# No surprise here that....



## Guest (Jun 14, 2006)

*Springfield is the 1911 to get....sorry Colt, but your days are numbered..... :shock: *


----------



## Charlie (May 13, 2006)

I've got one of each so I guess I'll just wait'em out. :smt028


----------



## Shipwreck (Jan 26, 2006)

I think the S&W 1911 is also worth getting :-D


----------



## Guest (Jun 14, 2006)

Colt will never die. Remember that. :wink:


----------



## michael t (Jan 26, 2006)

Well Ive got 3 1911's Colts at home another on lay a way . Plus my Mustang and 1 wheel gun. Colt is alive and kicking. I traded a Springer for a Colt I perfere to own the real thing not a South American copy. It 10 years what will the Colt be worth and what will the copy be worth. Oh so me a 60 or 70 year old Springfield that you can still carry and is dependable.


----------



## Shipwreck (Jan 26, 2006)

I think many of the various brands of 1911 makers make good guns :-D


----------



## jwkimber45 (May 6, 2006)

Heres my $.02 on the 'Which 1911 brand is the best'

#1 Colt makes good guns
#2 Springer makes good guns
#3 Kimber makes god guns 
#4 Etc, Etc, Etc

Buy, shoot which ever you like the best and functions properly. ALL major manufactures can and will product a lemon from time to time.

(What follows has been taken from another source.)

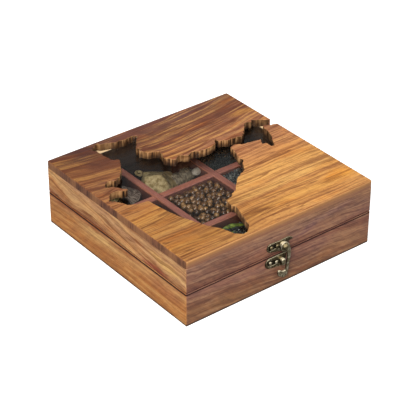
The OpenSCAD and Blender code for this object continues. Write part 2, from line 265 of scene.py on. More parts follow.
@dataclass(frozen=True)
class WoodFinish:
    """Oiled rosewood: bands across the board, streaks and pores along it, and a satin coat."""

    name: str
    grain: Axis
    across: Axis
    bands: tuple[tuple[float, str], ...]
    patches: tuple[Patch, ...] = ()
    shade: str = "6A3818"
    glow: str = "F2BE78"
    amber: str = "D07A28"
    warmth: float = 0.3
    streaks: float = 0.5
    lines: float = 0.4
    sway: float = 6.0
    flow: float = 34.0
    lean: float = 0.0
    bow: float = 0.0
    offset: float = 0.0
    roughness: float = 0.42
    coat: float = 0.06
    dark_inside_from: float = 0.0
    dark_inside: str = "342A25"
    end_tone: str = ""
    fall: tuple[tuple[float, str], ...] = ()
    rims: tuple[Rim, ...] = ()
    bare_from: float = 0.0
    bow_from: float = -1000.0

    def material(self) -> bpy.types.Material:
        """Builds the finish as a material."""
        material, g, shader = new_material(self.name)
        place = g.place_mm()
        deep_axis = next(a for a in Axis if a not in (self.grain, self.across))
        along, across, deep = (place[a.value] for a in (self.grain, self.across, deep_axis))
        shifted = g.add(deep, self.offset)

        drift = g.clouds(g.join(g.times(along, 1 / 80), g.times(across, 1 / 40), shifted), 2.0)
        ripple = g.clouds(g.join(g.times(along, 1 / 17), g.times(across, 1 / 10), shifted), 1.0)
        bent = g.add(across, g.times(g.add(drift, -0.5), 2.4 * self.sway))
        bent = g.add(bent, g.times(g.add(ripple, -0.5), 0.34 * self.sway))
        bent = g.add(bent, g.times(along, self.lean))
        bow = g.fade(across, self.bow_from, self.bow_from + 45.0, 0.0, self.bow)
        bent = g.add(bent, g.times(g.times(along, along), bow))

        low, high = self.bands[0][0], self.bands[-1][0]
        stops = [((at - low) / (high - low), tone) for at, tone in self.bands]
        colour = g.ramp(g.math("DIVIDE", g.add(bent, -low), high - low), stops)
        for patch in self.patches:
            wavy = g.add(across, g.fade(ripple, 0.2, 0.8, -1.5, 1.5))
            colour = self.add_patch(g, colour, patch, along, wavy)

        warm = g.clouds(g.join(g.times(along, 1 / 60), g.times(bent, 1 / 9), g.add(shifted, 3.7)), 2.0)
        colour = g.mix(g.fade(warm, 0.52, 0.70, 0.0, self.warmth), colour, self.amber)

        fine = g.clouds(g.join(g.times(along, 1 / self.flow), g.times(bent, 1 / 1.9), shifted), 3.0, 0.6)
        broad = g.clouds(g.join(g.times(along, 1 / 85), g.times(bent, 1 / 5.0), shifted), 2.0, 0.55)
        streak = g.add(g.times(fine, 0.6), g.times(broad, 0.4))
        dark = g.fade(streak, 0.51, 0.41, 0.0, self.streaks)
        colour = g.mix(dark, colour, g.mix(0.8, colour, self.shade))
        light = g.fade(streak, 0.51, 0.61, 0.0, 0.6 * self.streaks)
        colour = g.mix(light, colour, self.glow)

        thread_at = g.join(g.times(along, 1 / 170), g.times(bent, 1 / 9), g.add(shifted, 7.3))
        thread = g.clouds(thread_at, 1.0, 0.6)
        strong = g.clouds(g.join(g.times(along, 1 / 45), g.times(bent, 1 / 12), g.add(shifted, 1.9)), 1.0)
        width = g.fade(strong, 0.4, 0.7, 0.012, 0.05)
        apart = g.math("ABSOLUTE", g.add(thread, -0.5))
        line = g.fade(g.math("DIVIDE", apart, width), 1.0, 0.2, 0.0, self.lines)
        colour = g.mix(line, colour, g.mix(0.85, colour, self.shade))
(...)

You can find 'problems' with anything if you look hard enough. Personally I have Kimber, Colt, & Springer 1911's I like em all.....


----------



## hberttmank (May 5, 2006)

I have a Colt and an SA 1911. Like them both.


----------



## -gunut- (May 8, 2006)

jwkimber45 said:


> Heres my $.02 on the 'Which 1911 brand is the best'
> 
> #1 Colt makes good guns
> #2 Springer makes good guns
> ...


Ehh... You list is kinda funny. What about Ed Brown, or Baer, or Night Hawk, or Wilson, or Rock River? :-D


----------



## jwkimber45 (May 6, 2006)

Etc etc etc. :-D :-D :-D 


Rock Island
STI 
Caspian
ParaOrd

the list goes on and on, thats my point.


----------